Jennifer Kramer, her daughter, says, “The cookbook is very special to me. The main thing I love about it is that I used to have to pick up the phone and say, ‘Mom, how do you make this recipe?’ Now all the recipes we love so much are all in one place.

“Whatever my mom does, she’s going to put her whole heart into it.”

To get started, Carolyn made one page, and then another, uploading photos from her computer, dragging them into pre-designed templates and filling in text boxes with her own words. After I had a dozen or so pages I’d start to clump them. Then I started an index. Then I just went through all the recipes I had in my house.

“The custom [Shutterfly] path allows you to do so much. You can crop, you can shrink, you can blow them up – the choices will blow your mind. It’s just a matter of taking the time to make it. I was able to tweak everything to my satisfaction.” Just like the recipes themselves.

The book includes a detailed table of contents, a thank-you to Carolyn’s twin sister, Rosalyn Margolis, stories and a dedication to her mother on the last page. The first pages of the book are titled “Heritage Recipes.” These are recipes that Carolyn’s mother and mother-in-law were known for – among them Starlight Pastry Twists (“When I look at them I think of my mother.”), Vegetable Soup (“This vegetable soup recipe has been passed down for generations.”), Cheese Blintzes and Monkey Bread.

“I feel like I have my culinary roots from my mother and then Harry’s,” Carolyn says. “I wanted to start out with their recipes, and hopefully our children after us will continue those recipes and traditions.”

Every recipe has a picture, and family photos are strewn throughout the book.
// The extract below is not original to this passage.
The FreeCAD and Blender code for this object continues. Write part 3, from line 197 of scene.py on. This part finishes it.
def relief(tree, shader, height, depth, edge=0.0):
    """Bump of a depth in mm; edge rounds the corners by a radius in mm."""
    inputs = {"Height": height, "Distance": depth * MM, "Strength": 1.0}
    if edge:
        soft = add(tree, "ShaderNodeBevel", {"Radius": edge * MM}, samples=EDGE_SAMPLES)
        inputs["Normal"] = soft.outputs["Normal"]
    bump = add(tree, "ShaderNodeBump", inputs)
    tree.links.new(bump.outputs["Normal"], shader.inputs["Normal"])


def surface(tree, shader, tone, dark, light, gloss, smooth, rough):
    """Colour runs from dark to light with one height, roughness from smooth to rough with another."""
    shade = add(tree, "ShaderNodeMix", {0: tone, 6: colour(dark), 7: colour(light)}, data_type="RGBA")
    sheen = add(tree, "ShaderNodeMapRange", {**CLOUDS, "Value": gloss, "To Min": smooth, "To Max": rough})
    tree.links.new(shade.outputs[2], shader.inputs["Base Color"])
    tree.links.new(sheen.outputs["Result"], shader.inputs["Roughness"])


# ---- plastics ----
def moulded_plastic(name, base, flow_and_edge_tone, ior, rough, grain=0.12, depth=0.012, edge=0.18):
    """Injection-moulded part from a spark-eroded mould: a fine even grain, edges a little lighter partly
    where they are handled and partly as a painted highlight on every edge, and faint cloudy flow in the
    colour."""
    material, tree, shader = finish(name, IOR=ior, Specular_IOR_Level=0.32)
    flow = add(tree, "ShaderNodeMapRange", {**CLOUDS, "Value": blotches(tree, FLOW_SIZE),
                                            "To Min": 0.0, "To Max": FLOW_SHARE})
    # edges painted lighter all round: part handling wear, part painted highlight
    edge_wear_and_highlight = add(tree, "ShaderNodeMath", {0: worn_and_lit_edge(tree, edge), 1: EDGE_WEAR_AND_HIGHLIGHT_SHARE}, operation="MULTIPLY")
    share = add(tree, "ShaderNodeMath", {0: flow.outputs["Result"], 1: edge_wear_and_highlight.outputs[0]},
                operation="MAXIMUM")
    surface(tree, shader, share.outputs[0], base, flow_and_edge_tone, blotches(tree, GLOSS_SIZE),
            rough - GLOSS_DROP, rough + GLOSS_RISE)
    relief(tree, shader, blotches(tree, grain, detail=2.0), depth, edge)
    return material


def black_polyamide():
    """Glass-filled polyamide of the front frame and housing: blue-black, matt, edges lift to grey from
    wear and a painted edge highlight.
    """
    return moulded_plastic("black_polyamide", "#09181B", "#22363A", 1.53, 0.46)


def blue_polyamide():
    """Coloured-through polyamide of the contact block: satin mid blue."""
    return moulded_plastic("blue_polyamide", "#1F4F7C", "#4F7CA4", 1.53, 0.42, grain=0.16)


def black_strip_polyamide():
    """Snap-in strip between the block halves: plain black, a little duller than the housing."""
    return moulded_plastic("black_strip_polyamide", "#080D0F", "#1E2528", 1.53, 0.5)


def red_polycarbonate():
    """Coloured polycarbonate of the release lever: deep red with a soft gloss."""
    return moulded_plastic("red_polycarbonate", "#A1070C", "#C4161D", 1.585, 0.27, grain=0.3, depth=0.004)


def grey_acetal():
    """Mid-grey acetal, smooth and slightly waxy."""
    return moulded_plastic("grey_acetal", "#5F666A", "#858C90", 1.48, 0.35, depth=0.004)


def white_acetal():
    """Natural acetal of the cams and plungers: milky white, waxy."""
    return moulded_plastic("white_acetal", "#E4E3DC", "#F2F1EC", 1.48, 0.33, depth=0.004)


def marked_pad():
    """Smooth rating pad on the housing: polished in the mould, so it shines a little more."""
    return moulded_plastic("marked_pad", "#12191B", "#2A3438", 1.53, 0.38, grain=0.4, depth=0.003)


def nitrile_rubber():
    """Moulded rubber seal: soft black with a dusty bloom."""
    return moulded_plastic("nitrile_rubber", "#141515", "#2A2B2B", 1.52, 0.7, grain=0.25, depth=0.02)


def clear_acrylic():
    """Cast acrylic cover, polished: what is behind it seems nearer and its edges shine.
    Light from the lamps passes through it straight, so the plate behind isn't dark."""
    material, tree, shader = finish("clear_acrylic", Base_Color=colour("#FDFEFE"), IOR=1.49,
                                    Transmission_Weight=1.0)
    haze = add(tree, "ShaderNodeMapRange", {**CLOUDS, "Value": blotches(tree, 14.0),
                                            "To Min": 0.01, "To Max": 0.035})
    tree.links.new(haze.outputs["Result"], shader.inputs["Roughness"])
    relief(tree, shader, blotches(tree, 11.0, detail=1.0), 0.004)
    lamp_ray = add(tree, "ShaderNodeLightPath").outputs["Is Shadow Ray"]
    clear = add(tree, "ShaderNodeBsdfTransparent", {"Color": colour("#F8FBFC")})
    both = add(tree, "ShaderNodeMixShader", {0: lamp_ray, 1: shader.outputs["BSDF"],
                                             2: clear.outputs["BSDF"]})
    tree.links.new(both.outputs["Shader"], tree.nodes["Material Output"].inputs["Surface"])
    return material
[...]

Jennifer says she especially treasures the photos of her family cooking for holidays. “My favorite time of the year is when all the women in the family get together and cook, and that’s reflected in the pictures in the book.”

Throughout the year, Carolyn had help from her family and a few close friends, but the accomplishment is hers. “When I finished this book and saw it I was floored. This is just kind of who I am. But only after the fact did I think that way about making it.”

In the foreward to her cookbook, Carolyn writes, “I don’t often think about what defines me as a person besides my wonderful family both past and present. However, if I were to analyze what actually goes through my mind more times during a day than anything else, that, my dear family and friends, would be food and its preparation.” With that, Carolyn’s opus shines.